**Given material**
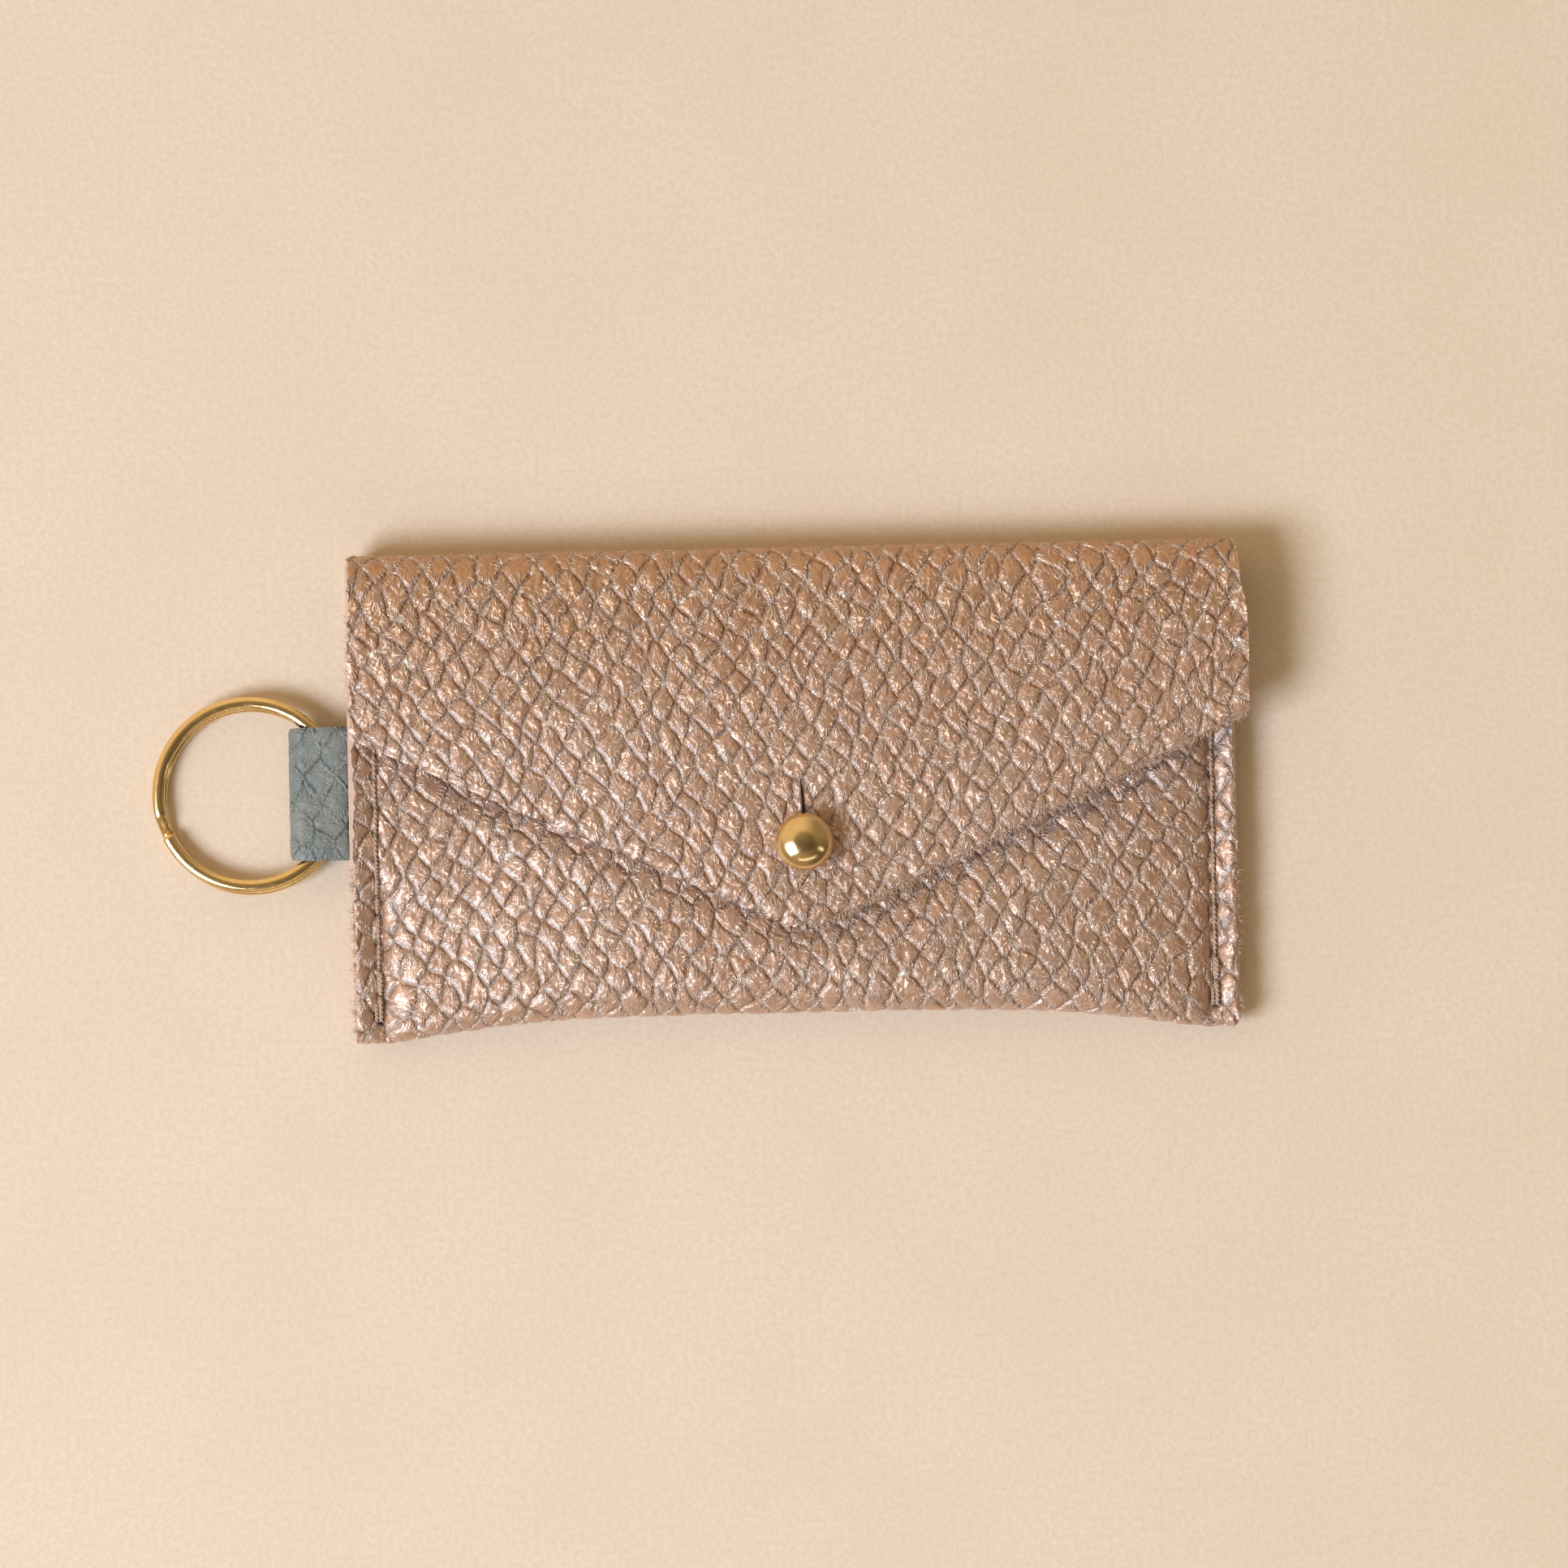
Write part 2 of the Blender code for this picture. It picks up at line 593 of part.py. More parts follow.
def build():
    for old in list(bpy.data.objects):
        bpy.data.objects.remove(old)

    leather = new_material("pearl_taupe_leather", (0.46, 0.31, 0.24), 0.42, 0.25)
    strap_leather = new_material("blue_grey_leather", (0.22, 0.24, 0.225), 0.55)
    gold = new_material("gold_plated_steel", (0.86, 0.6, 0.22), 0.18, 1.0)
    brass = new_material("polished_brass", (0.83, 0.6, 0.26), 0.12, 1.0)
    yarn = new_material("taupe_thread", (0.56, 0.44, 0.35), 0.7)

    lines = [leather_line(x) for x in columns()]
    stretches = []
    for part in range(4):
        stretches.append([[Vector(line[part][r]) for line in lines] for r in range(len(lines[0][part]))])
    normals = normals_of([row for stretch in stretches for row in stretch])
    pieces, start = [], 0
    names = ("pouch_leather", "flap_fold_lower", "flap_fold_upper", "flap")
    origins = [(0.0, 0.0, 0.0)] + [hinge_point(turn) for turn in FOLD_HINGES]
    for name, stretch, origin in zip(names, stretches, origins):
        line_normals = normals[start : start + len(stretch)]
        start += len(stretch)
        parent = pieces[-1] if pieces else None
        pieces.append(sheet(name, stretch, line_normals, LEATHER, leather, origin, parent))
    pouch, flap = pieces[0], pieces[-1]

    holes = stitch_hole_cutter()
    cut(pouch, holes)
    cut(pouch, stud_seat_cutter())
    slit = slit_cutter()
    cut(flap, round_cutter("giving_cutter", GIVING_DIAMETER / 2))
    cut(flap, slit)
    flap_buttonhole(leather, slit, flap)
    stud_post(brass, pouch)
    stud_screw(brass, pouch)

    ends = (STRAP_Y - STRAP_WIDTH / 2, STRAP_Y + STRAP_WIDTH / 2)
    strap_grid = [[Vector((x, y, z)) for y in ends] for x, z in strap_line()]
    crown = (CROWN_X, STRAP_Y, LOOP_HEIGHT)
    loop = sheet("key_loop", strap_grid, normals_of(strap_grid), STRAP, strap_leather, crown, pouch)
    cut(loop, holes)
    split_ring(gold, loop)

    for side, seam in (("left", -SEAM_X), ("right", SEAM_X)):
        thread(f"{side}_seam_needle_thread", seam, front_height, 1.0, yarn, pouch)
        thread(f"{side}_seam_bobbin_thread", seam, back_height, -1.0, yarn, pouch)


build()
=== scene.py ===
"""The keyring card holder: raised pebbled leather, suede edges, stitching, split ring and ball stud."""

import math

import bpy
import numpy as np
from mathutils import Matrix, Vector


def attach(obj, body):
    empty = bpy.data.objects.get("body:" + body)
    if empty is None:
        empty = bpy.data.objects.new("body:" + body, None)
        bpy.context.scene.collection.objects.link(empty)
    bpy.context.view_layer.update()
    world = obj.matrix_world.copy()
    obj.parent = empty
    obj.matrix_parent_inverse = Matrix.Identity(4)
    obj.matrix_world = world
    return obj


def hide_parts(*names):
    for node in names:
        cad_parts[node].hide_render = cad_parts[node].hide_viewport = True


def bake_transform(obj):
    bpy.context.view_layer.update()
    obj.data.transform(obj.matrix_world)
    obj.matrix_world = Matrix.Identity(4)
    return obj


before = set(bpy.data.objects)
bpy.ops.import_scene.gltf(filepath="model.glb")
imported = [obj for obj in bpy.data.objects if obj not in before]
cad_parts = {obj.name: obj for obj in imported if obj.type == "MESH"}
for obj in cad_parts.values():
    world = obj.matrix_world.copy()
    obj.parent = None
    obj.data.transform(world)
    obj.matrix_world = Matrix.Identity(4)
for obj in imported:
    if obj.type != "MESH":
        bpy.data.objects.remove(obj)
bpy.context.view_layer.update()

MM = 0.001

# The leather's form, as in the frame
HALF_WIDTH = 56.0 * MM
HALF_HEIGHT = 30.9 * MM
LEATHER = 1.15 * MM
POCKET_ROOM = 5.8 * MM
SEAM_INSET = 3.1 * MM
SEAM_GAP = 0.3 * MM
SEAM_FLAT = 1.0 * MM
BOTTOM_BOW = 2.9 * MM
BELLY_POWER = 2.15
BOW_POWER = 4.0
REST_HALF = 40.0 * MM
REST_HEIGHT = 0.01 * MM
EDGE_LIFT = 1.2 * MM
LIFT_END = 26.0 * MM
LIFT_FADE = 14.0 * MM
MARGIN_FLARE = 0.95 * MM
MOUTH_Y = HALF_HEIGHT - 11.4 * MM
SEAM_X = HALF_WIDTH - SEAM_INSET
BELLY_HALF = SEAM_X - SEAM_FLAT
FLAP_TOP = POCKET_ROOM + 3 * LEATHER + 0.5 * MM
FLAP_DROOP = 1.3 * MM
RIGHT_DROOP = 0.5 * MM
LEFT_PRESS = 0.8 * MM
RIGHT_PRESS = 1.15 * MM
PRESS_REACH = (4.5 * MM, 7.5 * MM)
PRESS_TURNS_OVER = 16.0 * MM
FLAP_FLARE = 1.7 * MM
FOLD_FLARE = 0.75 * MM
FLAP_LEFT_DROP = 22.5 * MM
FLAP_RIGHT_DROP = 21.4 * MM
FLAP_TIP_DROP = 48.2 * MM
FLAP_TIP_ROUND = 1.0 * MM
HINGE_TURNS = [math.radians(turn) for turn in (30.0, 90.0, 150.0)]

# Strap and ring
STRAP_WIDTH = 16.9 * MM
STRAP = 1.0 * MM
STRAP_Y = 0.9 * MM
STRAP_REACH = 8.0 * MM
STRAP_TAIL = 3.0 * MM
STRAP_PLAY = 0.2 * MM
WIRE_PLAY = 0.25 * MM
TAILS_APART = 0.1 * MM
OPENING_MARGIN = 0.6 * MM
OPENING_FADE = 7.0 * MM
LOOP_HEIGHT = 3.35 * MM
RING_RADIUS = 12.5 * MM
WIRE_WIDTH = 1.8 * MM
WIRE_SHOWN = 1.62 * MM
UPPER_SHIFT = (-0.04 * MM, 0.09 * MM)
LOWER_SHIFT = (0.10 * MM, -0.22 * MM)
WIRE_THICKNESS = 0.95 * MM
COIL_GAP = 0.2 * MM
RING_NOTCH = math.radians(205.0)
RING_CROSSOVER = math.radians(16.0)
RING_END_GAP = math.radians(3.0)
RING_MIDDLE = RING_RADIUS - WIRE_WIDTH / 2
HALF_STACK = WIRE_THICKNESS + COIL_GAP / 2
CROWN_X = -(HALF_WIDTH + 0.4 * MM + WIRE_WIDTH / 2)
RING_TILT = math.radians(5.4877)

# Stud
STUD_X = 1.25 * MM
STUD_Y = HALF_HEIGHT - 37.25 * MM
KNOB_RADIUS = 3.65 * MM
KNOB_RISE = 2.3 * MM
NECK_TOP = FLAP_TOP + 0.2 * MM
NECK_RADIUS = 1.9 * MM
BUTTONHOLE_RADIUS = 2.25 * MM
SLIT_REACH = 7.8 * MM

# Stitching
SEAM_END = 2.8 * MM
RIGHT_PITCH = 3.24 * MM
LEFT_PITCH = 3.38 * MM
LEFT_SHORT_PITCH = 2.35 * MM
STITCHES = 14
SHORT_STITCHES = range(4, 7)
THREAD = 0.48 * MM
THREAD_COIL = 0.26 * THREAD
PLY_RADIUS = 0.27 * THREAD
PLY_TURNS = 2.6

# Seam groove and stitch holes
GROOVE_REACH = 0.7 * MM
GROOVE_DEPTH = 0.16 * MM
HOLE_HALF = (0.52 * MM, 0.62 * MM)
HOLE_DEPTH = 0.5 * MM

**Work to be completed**
Your task is to print the whole listing again exactly.

**Final answer**
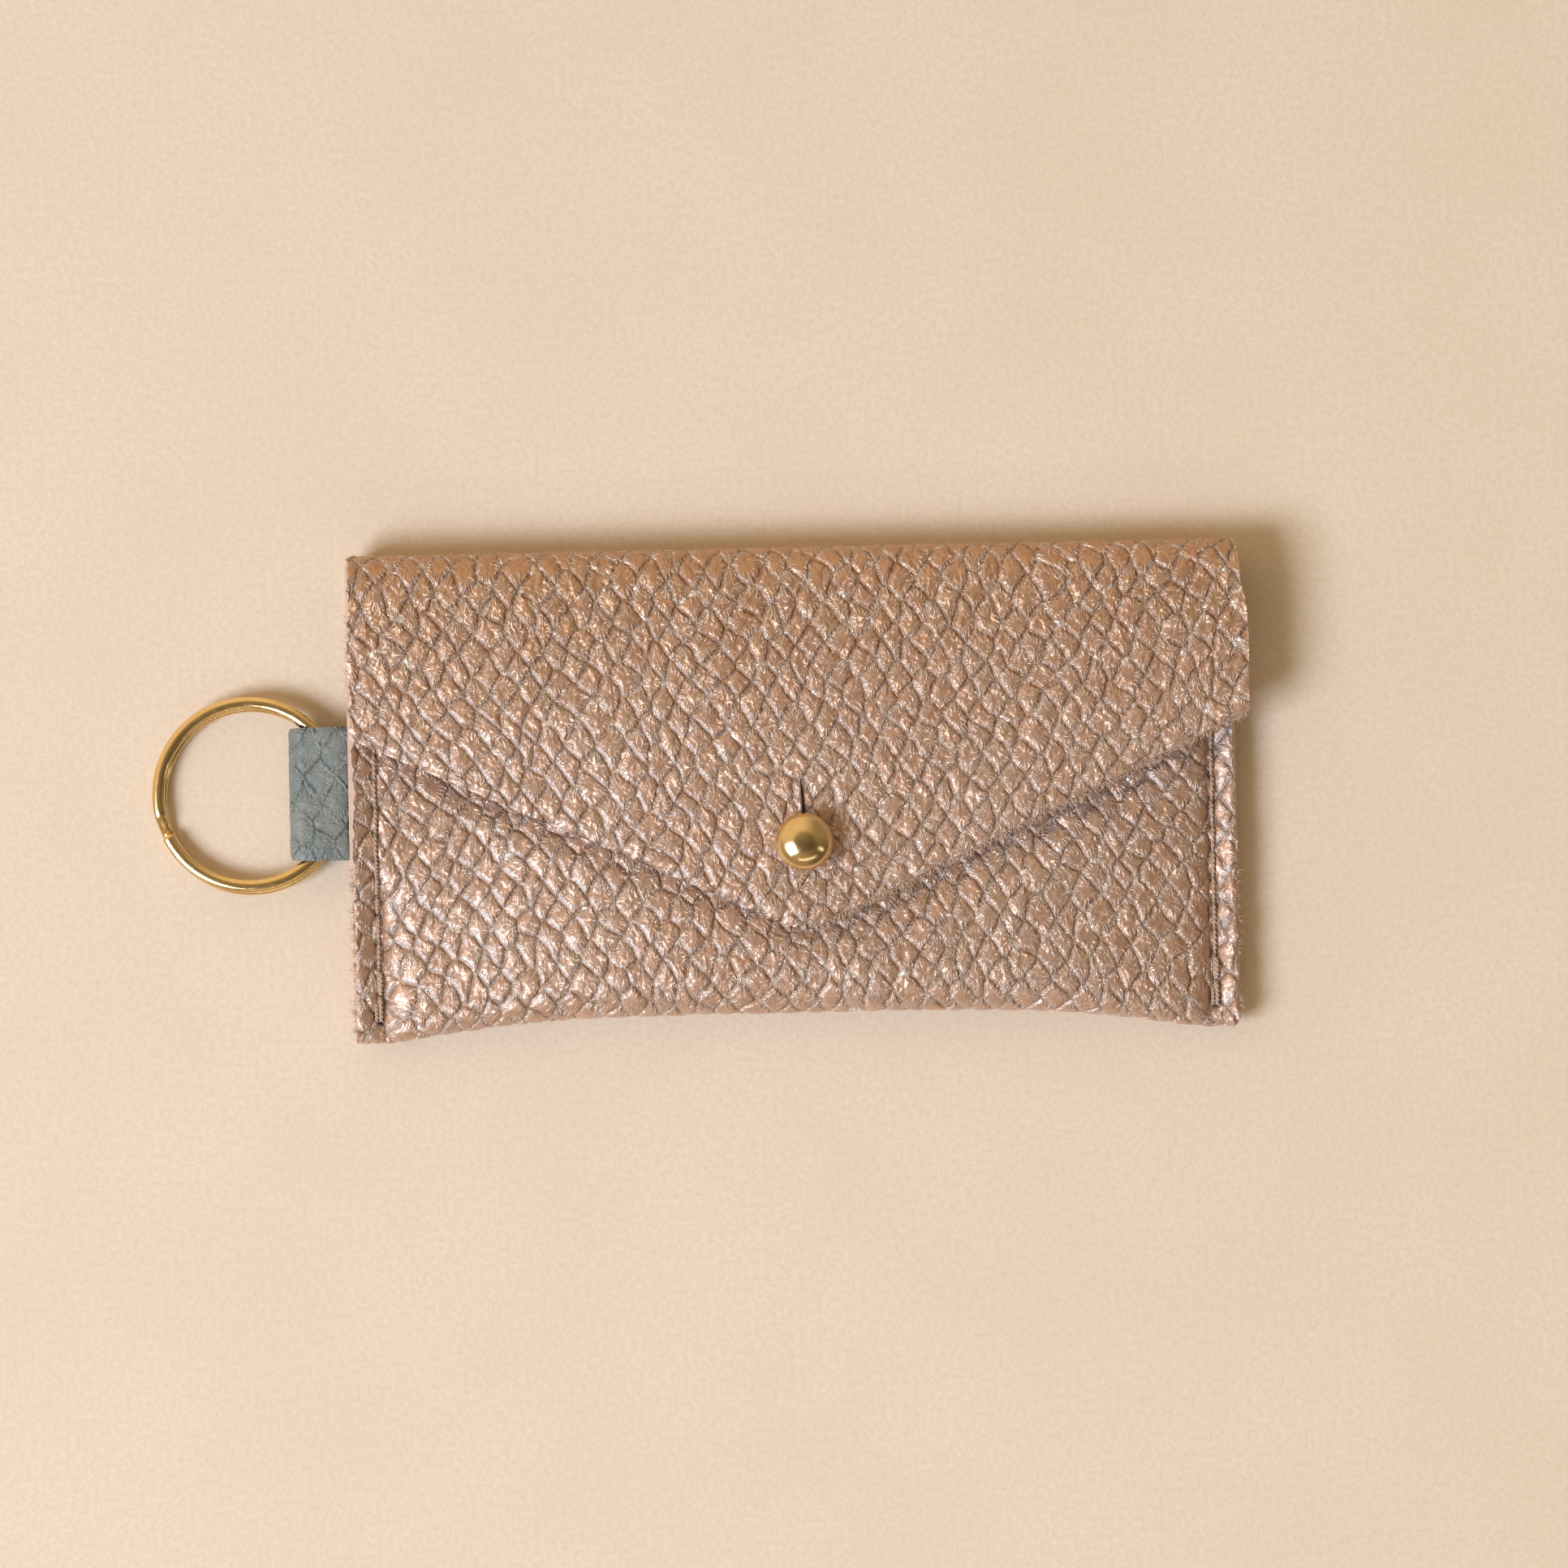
Write part 2 of the Blender code for this picture. It picks up at line 593 of part.py. More parts follow.
def build():
    for old in list(bpy.data.objects):
        bpy.data.objects.remove(old)

    leather = new_material("pearl_taupe_leather", (0.46, 0.31, 0.24), 0.42, 0.25)
    strap_leather = new_material("blue_grey_leather", (0.22, 0.24, 0.225), 0.55)
    gold = new_material("gold_plated_steel", (0.86, 0.6, 0.22), 0.18, 1.0)
    brass = new_material("polished_brass", (0.83, 0.6, 0.26), 0.12, 1.0)
    yarn = new_material("taupe_thread", (0.56, 0.44, 0.35), 0.7)

    lines = [leather_line(x) for x in columns()]
    stretches = []
    for part in range(4):
        stretches.append([[Vector(line[part][r]) for line in lines] for r in range(len(lines[0][part]))])
    normals = normals_of([row for stretch in stretches for row in stretch])
    pieces, start = [], 0
    names = ("pouch_leather", "flap_fold_lower", "flap_fold_upper", "flap")
    origins = [(0.0, 0.0, 0.0)] + [hinge_point(turn) for turn in FOLD_HINGES]
    for name, stretch, origin in zip(names, stretches, origins):
        line_normals = normals[start : start + len(stretch)]
        start += len(stretch)
        parent = pieces[-1] if pieces else None
        pieces.append(sheet(name, stretch, line_normals, LEATHER, leather, origin, parent))
    pouch, flap = pieces[0], pieces[-1]

    holes = stitch_hole_cutter()
    cut(pouch, holes)
    cut(pouch, stud_seat_cutter())
    slit = slit_cutter()
    cut(flap, round_cutter("giving_cutter", GIVING_DIAMETER / 2))
    cut(flap, slit)
    flap_buttonhole(leather, slit, flap)
    stud_post(brass, pouch)
    stud_screw(brass, pouch)

    ends = (STRAP_Y - STRAP_WIDTH / 2, STRAP_Y + STRAP_WIDTH / 2)
    strap_grid = [[Vector((x, y, z)) for y in ends] for x, z in strap_line()]
    crown = (CROWN_X, STRAP_Y, LOOP_HEIGHT)
    loop = sheet("key_loop", strap_grid, normals_of(strap_grid), STRAP, strap_leather, crown, pouch)
    cut(loop, holes)
    split_ring(gold, loop)

    for side, seam in (("left", -SEAM_X), ("right", SEAM_X)):
        thread(f"{side}_seam_needle_thread", seam, front_height, 1.0, yarn, pouch)
        thread(f"{side}_seam_bobbin_thread", seam, back_height, -1.0, yarn, pouch)


build()
=== scene.py ===
"""The keyring card holder: raised pebbled leather, suede edges, stitching, split ring and ball stud."""

import math

import bpy
import numpy as np
from mathutils import Matrix, Vector


def attach(obj, body):
    empty = bpy.data.objects.get("body:" + body)
    if empty is None:
        empty = bpy.data.objects.new("body:" + body, None)
        bpy.context.scene.collection.objects.link(empty)
    bpy.context.view_layer.update()
    world = obj.matrix_world.copy()
    obj.parent = empty
    obj.matrix_parent_inverse = Matrix.Identity(4)
    obj.matrix_world = world
    return obj


def hide_parts(*names):
    for node in names:
        cad_parts[node].hide_render = cad_parts[node].hide_viewport = True


def bake_transform(obj):
    bpy.context.view_layer.update()
    obj.data.transform(obj.matrix_world)
    obj.matrix_world = Matrix.Identity(4)
    return obj


before = set(bpy.data.objects)
bpy.ops.import_scene.gltf(filepath="model.glb")
imported = [obj for obj in bpy.data.objects if obj not in before]
cad_parts = {obj.name: obj for obj in imported if obj.type == "MESH"}
for obj in cad_parts.values():
    world = obj.matrix_world.copy()
    obj.parent = None
    obj.data.transform(world)
    obj.matrix_world = Matrix.Identity(4)
for obj in imported:
    if obj.type != "MESH":
        bpy.data.objects.remove(obj)
bpy.context.view_layer.update()

MM = 0.001

# The leather's form, as in the frame
HALF_WIDTH = 56.0 * MM
HALF_HEIGHT = 30.9 * MM
LEATHER = 1.15 * MM
POCKET_ROOM = 5.8 * MM
SEAM_INSET = 3.1 * MM
SEAM_GAP = 0.3 * MM
SEAM_FLAT = 1.0 * MM
BOTTOM_BOW = 2.9 * MM
BELLY_POWER = 2.15
BOW_POWER = 4.0
REST_HALF = 40.0 * MM
REST_HEIGHT = 0.01 * MM
EDGE_LIFT = 1.2 * MM
LIFT_END = 26.0 * MM
LIFT_FADE = 14.0 * MM
MARGIN_FLARE = 0.95 * MM
MOUTH_Y = HALF_HEIGHT - 11.4 * MM
SEAM_X = HALF_WIDTH - SEAM_INSET
BELLY_HALF = SEAM_X - SEAM_FLAT
FLAP_TOP = POCKET_ROOM + 3 * LEATHER + 0.5 * MM
FLAP_DROOP = 1.3 * MM
RIGHT_DROOP = 0.5 * MM
LEFT_PRESS = 0.8 * MM
RIGHT_PRESS = 1.15 * MM
PRESS_REACH = (4.5 * MM, 7.5 * MM)
PRESS_TURNS_OVER = 16.0 * MM
FLAP_FLARE = 1.7 * MM
FOLD_FLARE = 0.75 * MM
FLAP_LEFT_DROP = 22.5 * MM
FLAP_RIGHT_DROP = 21.4 * MM
FLAP_TIP_DROP = 48.2 * MM
FLAP_TIP_ROUND = 1.0 * MM
HINGE_TURNS = [math.radians(turn) for turn in (30.0, 90.0, 150.0)]

# Strap and ring
STRAP_WIDTH = 16.9 * MM
STRAP = 1.0 * MM
STRAP_Y = 0.9 * MM
STRAP_REACH = 8.0 * MM
STRAP_TAIL = 3.0 * MM
STRAP_PLAY = 0.2 * MM
WIRE_PLAY = 0.25 * MM
TAILS_APART = 0.1 * MM
OPENING_MARGIN = 0.6 * MM
OPENING_FADE = 7.0 * MM
LOOP_HEIGHT = 3.35 * MM
RING_RADIUS = 12.5 * MM
WIRE_WIDTH = 1.8 * MM
WIRE_SHOWN = 1.62 * MM
UPPER_SHIFT = (-0.04 * MM, 0.09 * MM)
LOWER_SHIFT = (0.10 * MM, -0.22 * MM)
WIRE_THICKNESS = 0.95 * MM
COIL_GAP = 0.2 * MM
RING_NOTCH = math.radians(205.0)
RING_CROSSOVER = math.radians(16.0)
RING_END_GAP = math.radians(3.0)
RING_MIDDLE = RING_RADIUS - WIRE_WIDTH / 2
HALF_STACK = WIRE_THICKNESS + COIL_GAP / 2
CROWN_X = -(HALF_WIDTH + 0.4 * MM + WIRE_WIDTH / 2)
RING_TILT = math.radians(5.4877)

# Stud
STUD_X = 1.25 * MM
STUD_Y = HALF_HEIGHT - 37.25 * MM
KNOB_RADIUS = 3.65 * MM
KNOB_RISE = 2.3 * MM
NECK_TOP = FLAP_TOP + 0.2 * MM
NECK_RADIUS = 1.9 * MM
BUTTONHOLE_RADIUS = 2.25 * MM
SLIT_REACH = 7.8 * MM

# Stitching
SEAM_END = 2.8 * MM
RIGHT_PITCH = 3.24 * MM
LEFT_PITCH = 3.38 * MM
LEFT_SHORT_PITCH = 2.35 * MM
STITCHES = 14
SHORT_STITCHES = range(4, 7)
THREAD = 0.48 * MM
THREAD_COIL = 0.26 * THREAD
PLY_RADIUS = 0.27 * THREAD
PLY_TURNS = 2.6

# Seam groove and stitch holes
GROOVE_REACH = 0.7 * MM
GROOVE_DEPTH = 0.16 * MM
HOLE_HALF = (0.52 * MM, 0.62 * MM)
HOLE_DEPTH = 0.5 * MM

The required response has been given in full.